- **Your task**
The answer is one number: how many lines hold the string "each".
|---|
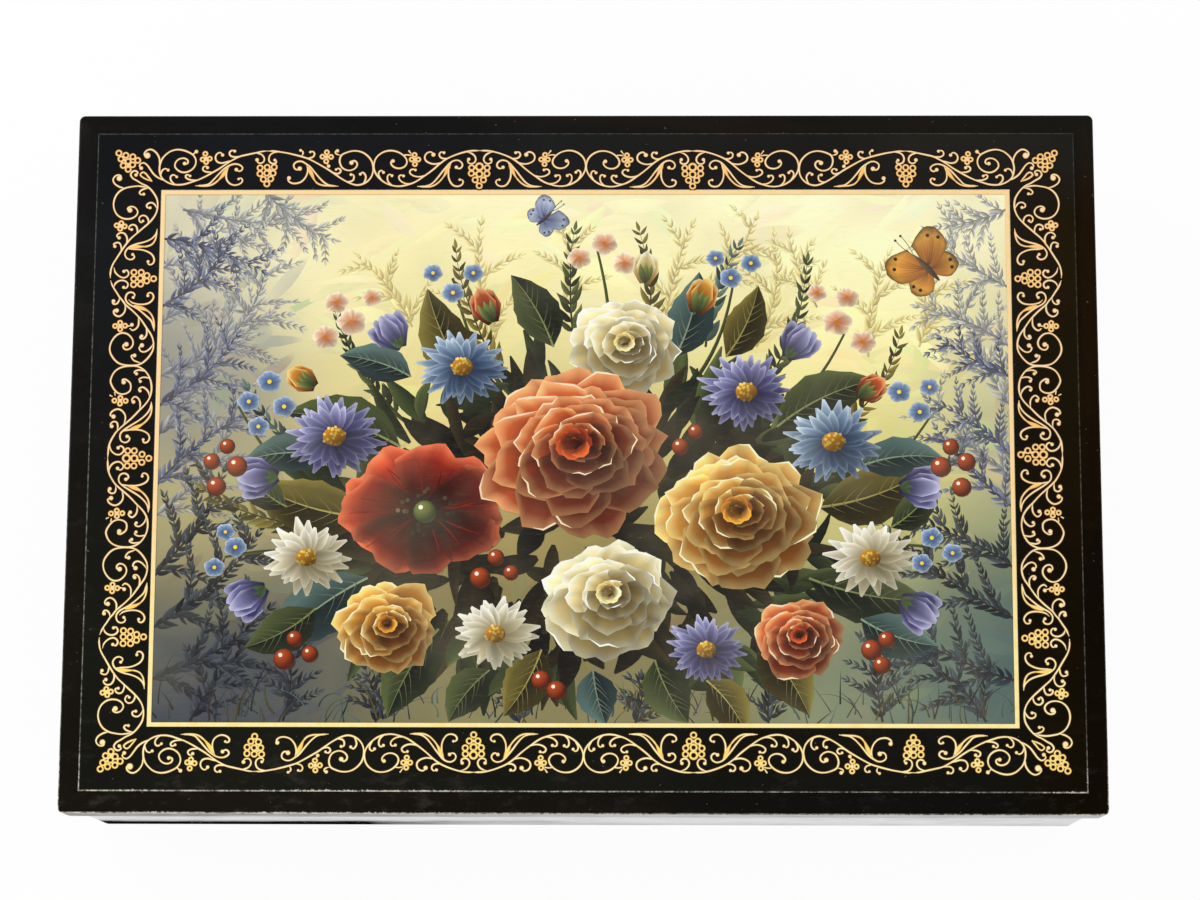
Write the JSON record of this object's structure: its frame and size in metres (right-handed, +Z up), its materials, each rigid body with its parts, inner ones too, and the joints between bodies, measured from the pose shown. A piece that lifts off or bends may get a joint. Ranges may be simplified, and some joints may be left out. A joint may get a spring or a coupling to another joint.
{
  "type": "hinged lacquer box",
  "caption": "Rectangular black lacquered box with a hinged, bevel-framed lid that carries a painted field, and a red-lined room under it for small things.",
  "frame": {"origin": "centre of the underside of the case, on the surface that the box stands on", "axes": "+X to the right along the long side, +Y to the back where the hinges are, +Z up"},
  "size_m": [0.203, 0.1396, 0.05],
  "materials": {
    "black_lacquer": "gloss black lacquer over light wood board, pale where the arrises are rubbed",
    "red_lacquer": "satin red lacquer over thin wood board",
    "painted_sheet": "thin card with a printed picture under clear gloss lacquer",
    "brass": "lightly tarnished drawn brass",
    "gold_paint": "pale gold paint, printed or brushed in thin lines under clear lacquer"
  },
  "bodies": {
    "case": {"front_wall": "black_lacquer", "back_wall": "black_lacquer", "left_wall": "black_lacquer", "right_wall": "black_lacquer", "bottom_panel": "black_lacquer", "front_liner": "red_lacquer", "back_liner": "red_lacquer", "left_liner": "red_lacquer", "right_liner": "red_lacquer", "floor_card": "red_lacquer", "left_hinge_case_leaf": "brass", "right_hinge_case_leaf": "brass", "left_hinge_pin": "brass", "right_hinge_pin": "brass", "case_hinge_screws": "brass"},
    "lid": {"lid_front_rail": "black_lacquer", "lid_back_rail": "black_lacquer", "lid_left_rail": "black_lacquer", "lid_right_rail": "black_lacquer", "lid_field_panel": "black_lacquer", "lid_lining": "red_lacquer", "picture_sheet": "painted_sheet", "left_hinge_lid_leaf": "brass", "right_hinge_lid_leaf": "brass", "lid_hinge_screws": "brass"}
  },
  "joints": [
    {"name": "lid_hinge", "type": "hinge", "parent": "case", "child": "lid", "pos_m": [0, 0.06785, 0.0395], "axis": [-1, 0, 0], "range_deg": [0, 95]}
  ]
}
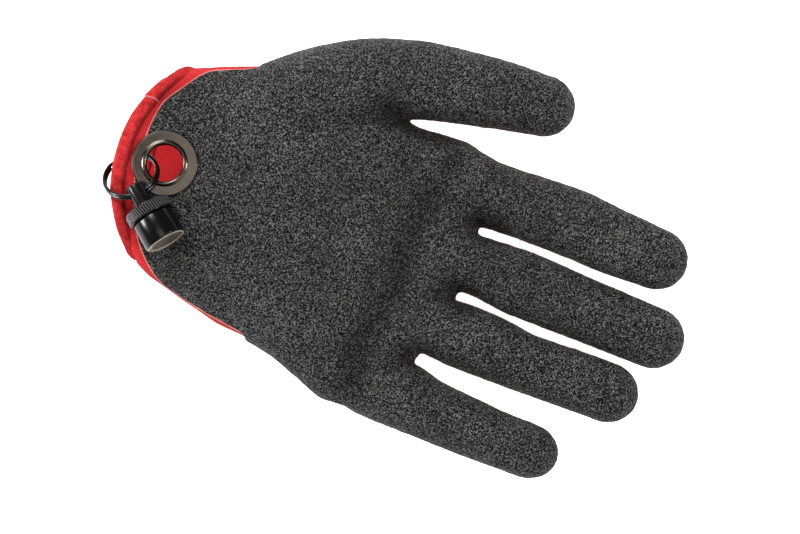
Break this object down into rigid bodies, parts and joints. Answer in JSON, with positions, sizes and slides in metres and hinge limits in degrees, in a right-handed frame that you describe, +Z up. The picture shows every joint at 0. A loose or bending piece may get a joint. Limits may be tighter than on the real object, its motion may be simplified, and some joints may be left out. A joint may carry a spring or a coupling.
{
  "type": "fishing glove",
  "caption": "Left-hand fish-handling glove, palm up: knitted liner, crinkle latex palm, eyelet near the cuff with a split ring and a magnetic clip.",
  "frame": {"origin": "on the floor under the middle of the glove's box", "axes": "+X from the cuff to the fingertips, +Y to the thumb side, +Z up out of the palm; the back of the hand lies on the floor"},
  "size_m": [0.2182, 0.144, 0.0485],
  "materials": {
    "knit": "fine red knit, matt",
    "latex": "black crinkle latex, satin",
    "hem_knit": "folded red knit, matt",
    "eyelet_metal": "gunmetal, polished",
    "washer_metal": "gunmetal",
    "ring_steel": "black steel, glossy",
    "clip_black": "black anodised, satin",
    "collar_black": "black anodised, knurled",
    "cup_black": "black anodised, smooth",
    "magnet_metal": "plated magnet face, polished"
  },
  "bodies": {
    "root": {"knit_liner": "knit", "knit_index": "knit", "knit_middle": "knit", "knit_ring": "knit", "knit_little": "knit", "knit_thumb": "knit", "palm_coating": "latex", "cuff_hem": "hem_knit", "eyelet": "eyelet_metal", "eyelet_washer": "washer_metal", "split_ring": "ring_steel", "clip_stem": "clip_black", "knurled_collar": "collar_black", "magnet_cup": "cup_black", "magnet_disc": "magnet_metal"}
  },
  "joints": []
}
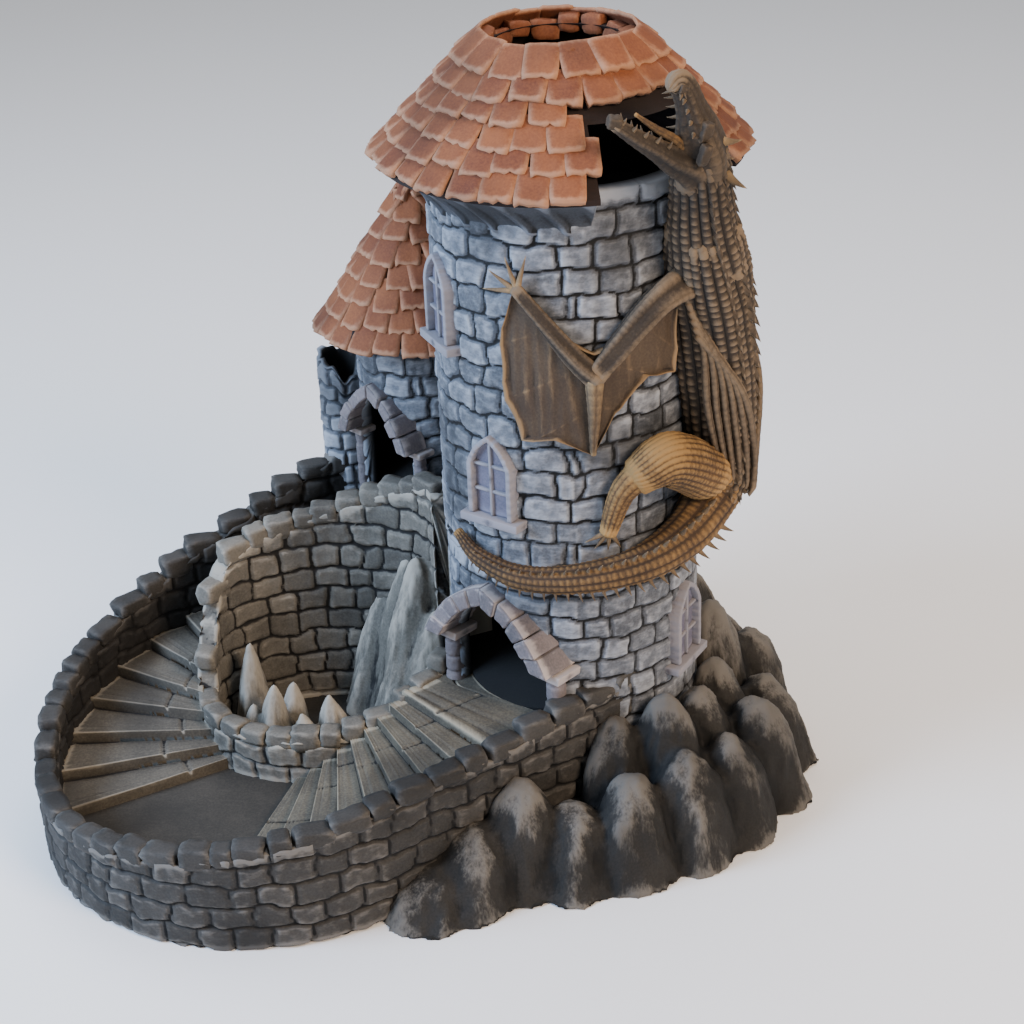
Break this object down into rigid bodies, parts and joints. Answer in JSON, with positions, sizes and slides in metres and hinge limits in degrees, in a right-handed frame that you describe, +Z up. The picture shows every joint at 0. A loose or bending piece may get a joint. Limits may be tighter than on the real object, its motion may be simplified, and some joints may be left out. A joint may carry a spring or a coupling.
{
  "type": "dice tower",
  "caption": "Ruined-castle dice tower: a dragon-wrapped round tower with baffles, a rock foot, a small side tower, curving stairs and a walled dice tray.",
  "frame": {"origin": "main tower's axis where it meets the flat underside", "axes": "+Z up along the main tower's axis, -Y to the front, +X to the right, away from the tray"},
  "size_m": [0.2455, 0.1856, 0.2362],
  "materials": {
    "tower_stone": "painted, dry-brushed",
    "court_stone": "painted, dry-brushed",
    "dressed_stone": "painted, dry-brushed",
    "roof_tile": "painted, dry-brushed",
    "rock": "painted, dry-brushed",
    "stair_tread": "painted, dry-brushed",
    "dragon_hide": "painted, dry-brushed",
    "window_frame": "painted, dry-brushed",
    "window_pane": "painted",
    "inner_shaft": "painted, flat"
  },
  "bodies": {
    "base": {"court_slab": "court_stone", "curtain_wall": "court_stone", "ring_wall_low": "court_stone", "ring_wall_tall": "court_stone", "stair_short": "stair_tread", "stair_long": "stair_tread", "pit_shards": "rock", "pit_boulders": "rock", "rock_skirt_front": "rock", "rock_skirt_back": "rock", "lower_drum": "tower_stone", "exit_ramp": "inner_shaft", "main_door_arch": "dressed_stone", "main_door_columns": "dressed_stone", "lower_window_frame": "window_frame", "lower_window_pane": "window_pane", "small_tower_drum": "tower_stone", "small_tower_ramp": "inner_shaft", "small_door_arch": "dressed_stone", "small_door_columns": "dressed_stone", "ruined_turret": "tower_stone"},
    "tower_upper": {"upper_drum": "tower_stone", "corbel_ring": "tower_stone", "upper_baffle": "inner_shaft", "lower_baffle": "inner_shaft", "front_window_frame": "window_frame", "front_window_pane": "window_pane", "left_window_frame": "window_frame", "left_window_pane": "window_pane", "dragon_torso": "dragon_hide", "dragon_tail": "dragon_hide", "dragon_neck": "dragon_hide", "dragon_skull": "dragon_hide", "dragon_jaw": "dragon_hide", "dragon_arm_near": "dragon_hide", "dragon_arm_far": "dragon_hide", "dragon_leg_near": "dragon_hide", "dragon_leg_far": "dragon_hide", "dragon_wing_near": "dragon_hide", "dragon_wing_far": "dragon_hide"},
    "main_roof": {"main_roof": "roof_tile"},
    "small_roof": {"small_roof": "roof_tile"}
  },
  "joints": [
    {"name": "tower_upper_lift", "type": "slide", "parent": "base", "child": "tower_upper", "axis": [0, 0, 1], "range_m": [0, 0.06]},
    {"name": "main_roof_lift", "type": "slide", "parent": "tower_upper", "child": "main_roof", "axis": [0, 0, 1], "range_m": [0, 0.06]},
    {"name": "small_roof_lift", "type": "slide", "parent": "base", "child": "small_roof", "axis": [0, 0, 1], "range_m": [0, 0.04]}
  ]
}
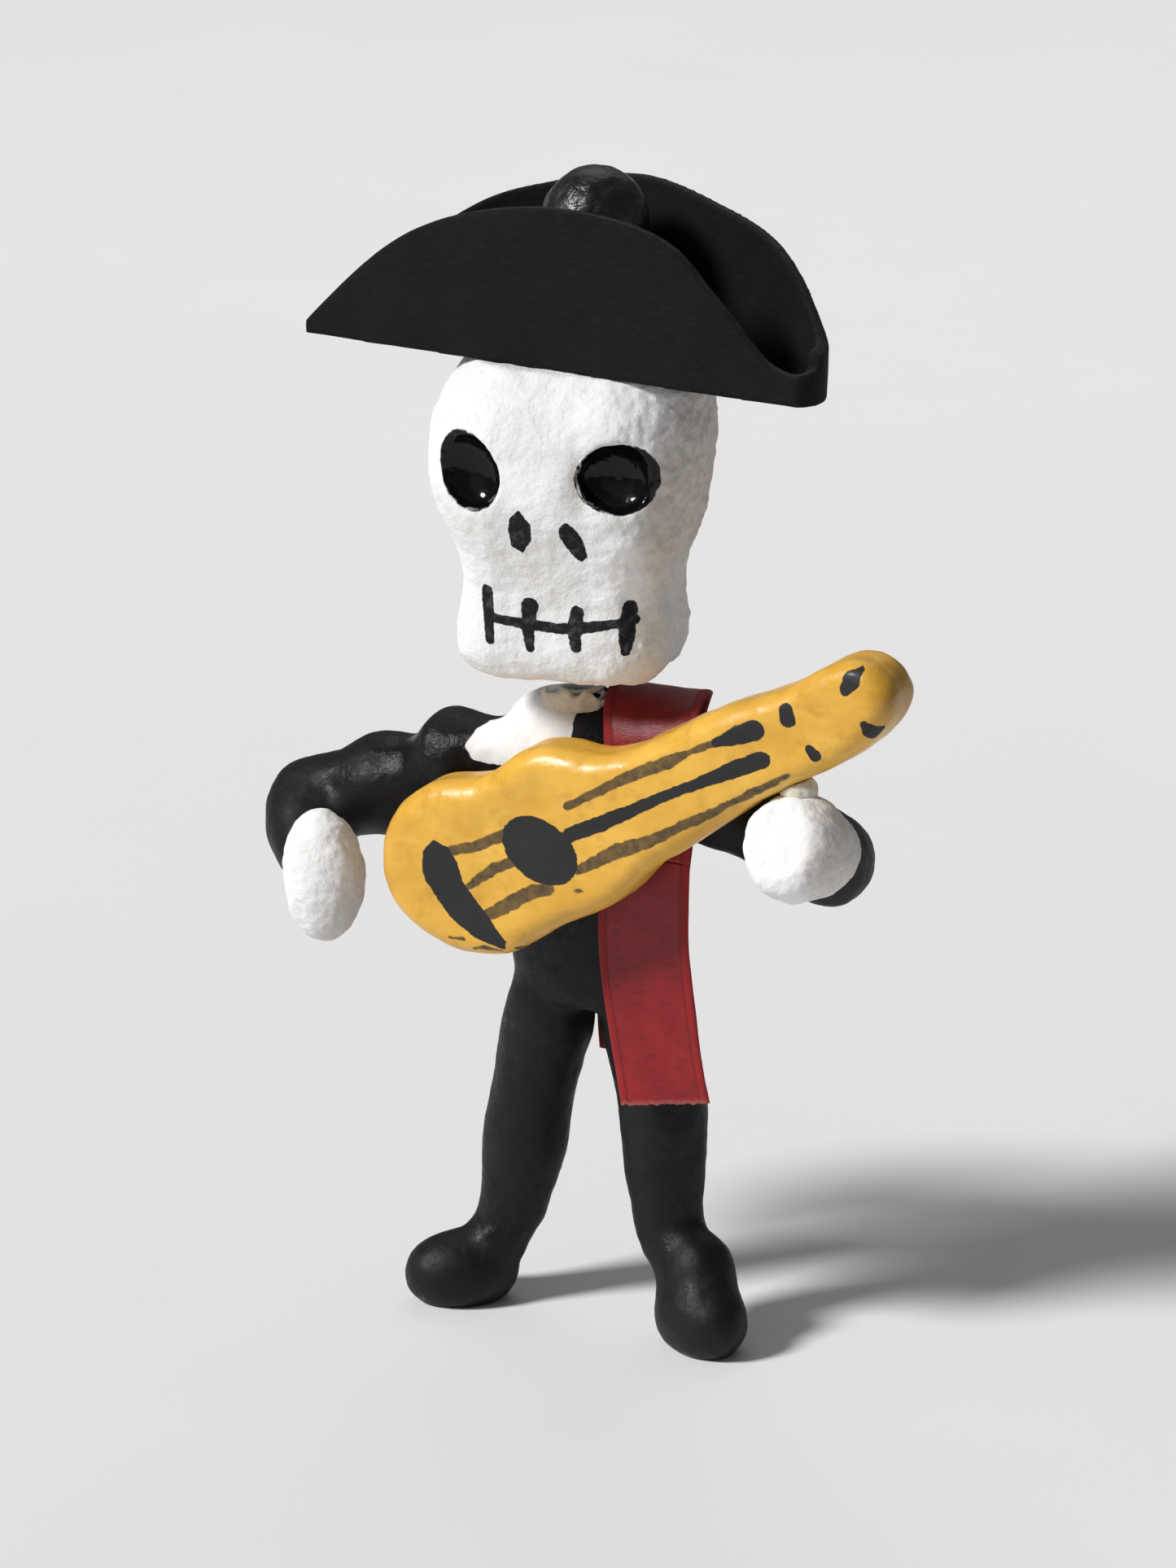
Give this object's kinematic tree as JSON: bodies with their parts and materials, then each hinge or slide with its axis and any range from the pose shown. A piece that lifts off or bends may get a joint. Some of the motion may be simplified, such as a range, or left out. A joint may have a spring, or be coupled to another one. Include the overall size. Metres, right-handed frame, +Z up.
{
  "type": "papier-mache skeleton musician figurine",
  "caption": "Papier-mache skeleton musician in a bicorne hat, its head on a neck spring, holding a small guitar, with a ribbon sash hanging over a shoulder.",
  "frame": {"origin": "middle of the figure's box, on the plane the boots stand on", "axes": "+Z up, the figure faces -Y, +X is the figure's left"},
  "size_m": [0.0746, 0.025, 0.1202],
  "materials": {
    "bone_white_gesso": "matte, grainy",
    "black_paint": "satin, brushed on",
    "black_lacquer": "gloss",
    "black_card": "matte",
    "ochre_varnish": "gloss varnish",
    "red_ribbon": "satin weave",
    "white_painted_spring": "matte",
    "steel_wire": "bright",
    "cream_glue": "matte"
  },
  "bodies": {
    "figure": {"torso": "black_paint", "right_sleeve": "black_paint", "left_sleeve": "black_paint", "right_hand": "bone_white_gesso", "left_hand": "bone_white_gesso", "right_leg": "black_paint", "left_leg": "black_paint", "right_boot": "black_paint", "left_boot": "black_paint", "arm_wire": "steel_wire", "leg_wire": "steel_wire", "guitar": "ochre_varnish", "guitar_glue": "cream_glue", "hand_glue": "cream_glue", "ribbon_shoulder": "red_ribbon", "ribbon_glue": "cream_glue", "neck_glue": "cream_glue"},
    "neck": {"neck_spring": "white_painted_spring"},
    "head_socket": {"skull_glue": "cream_glue"},
    "head": {"skull": "bone_white_gesso", "hat_brim": "black_card", "hat_crown": "black_lacquer"},
    "ribbon_front": {"ribbon_front_tail": "red_ribbon"},
    "ribbon_back": {"ribbon_back_tail": "red_ribbon"}
  },
  "joints": [
    {"name": "head_turn", "type": "hinge", "parent": "figure", "child": "neck", "pos_m": [-0.0016, 0.0031, 0.0682], "axis": [0, 0, 1], "range_deg": [-15, 15], "stiffness_Nm_per_rad": 0.01},
    {"name": "head_nod", "type": "hinge", "parent": "neck", "child": "head_socket", "pos_m": [-0.0016, 0.0031, 0.0682], "axis": [1, 0, 0], "range_deg": [-10, 10], "stiffness_Nm_per_rad": 0.014},
    {"name": "head_sway", "type": "hinge", "parent": "head_socket", "child": "head", "pos_m": [-0.0016, 0.0031, 0.0682], "axis": [0, 1, 0], "range_deg": [-8, 8], "stiffness_Nm_per_rad": 0.014},
    {"name": "ribbon_front_swing", "type": "hinge", "parent": "figure", "child": "ribbon_front", "pos_m": [0.00785, -0.0022, 0.0455], "axis": [-1, 0, 0], "range_deg": [0, 60]},
    {"name": "ribbon_back_swing", "type": "hinge", "parent": "figure", "child": "ribbon_back", "pos_m": [0.00066, 0.0122, 0.0453], "axis": [1, 0, 0], "range_deg": [0, 60]}
  ]
}
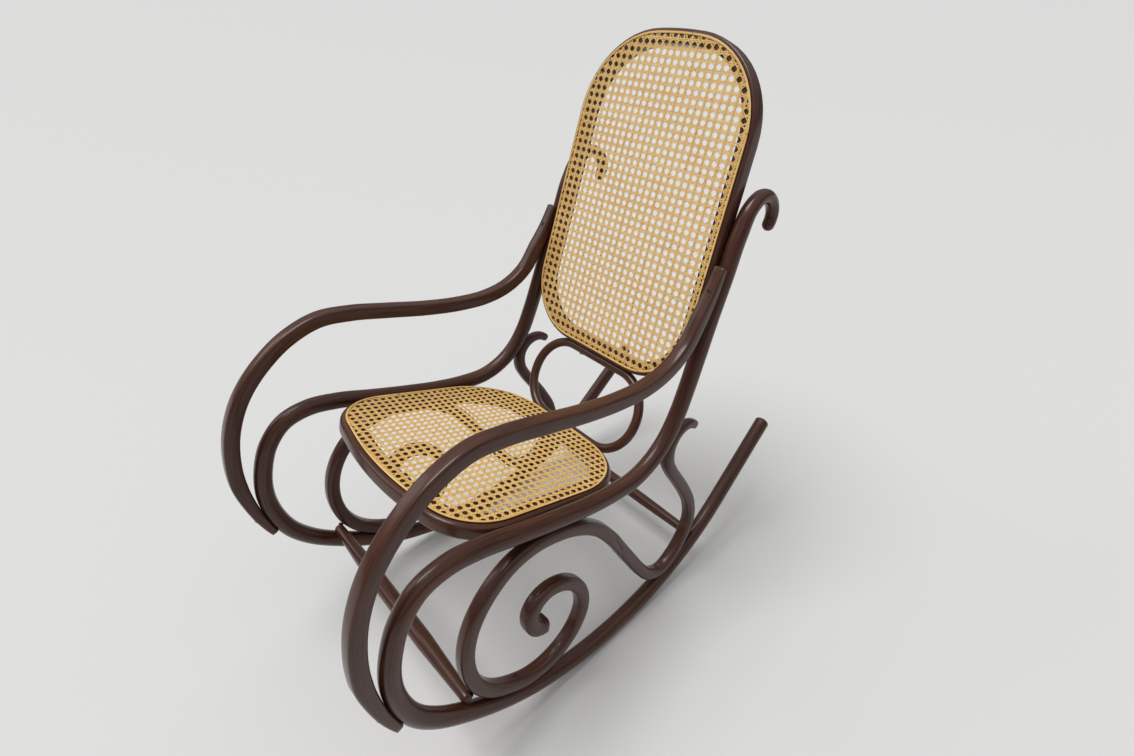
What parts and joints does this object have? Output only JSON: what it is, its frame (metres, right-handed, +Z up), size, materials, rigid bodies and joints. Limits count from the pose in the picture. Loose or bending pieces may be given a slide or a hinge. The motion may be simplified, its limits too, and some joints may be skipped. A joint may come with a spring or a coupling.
{
  "type": "bentwood rocking chair",
  "caption": "Bentwood rocking chair with scrolled sides, curved arms, runners in one piece with the seat rails, and a caned seat and back.",
  "frame": {"origin": "on the floor under the middle of the chair's overall box, midway between the two runners", "axes": "+Z up, the sitter faces -Y, +X towards the sitter's left"},
  "size_m": [0.5492, 1.0134, 1.1043],
  "materials": {
    "stained_beech": "satin",
    "cane": "satin",
    "screw_steel": "satin"
  },
  "bodies": {
    "root": {"left_side_loop": "stained_beech", "left_arm": "stained_beech", "left_inner_scroll": "stained_beech", "left_rear_brace": "stained_beech", "right_side_loop": "stained_beech", "right_arm": "stained_beech", "right_inner_scroll": "stained_beech", "right_rear_brace": "stained_beech", "front_stretcher": "stained_beech", "rear_stretcher": "stained_beech", "seat_frame": "stained_beech", "back_frame": "stained_beech", "back_lower_ring": "stained_beech", "seat_cane": "cane", "back_cane": "cane", "seat_binder": "cane", "back_binder": "cane", "arm_screws": "screw_steel", "rod_screws": "screw_steel", "stretcher_screws": "screw_steel", "seat_frame_screws": "screw_steel", "back_frame_screws": "screw_steel", "ring_screws": "screw_steel"}
  },
  "joints": []
}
|---|
- **Response for this exercise**
2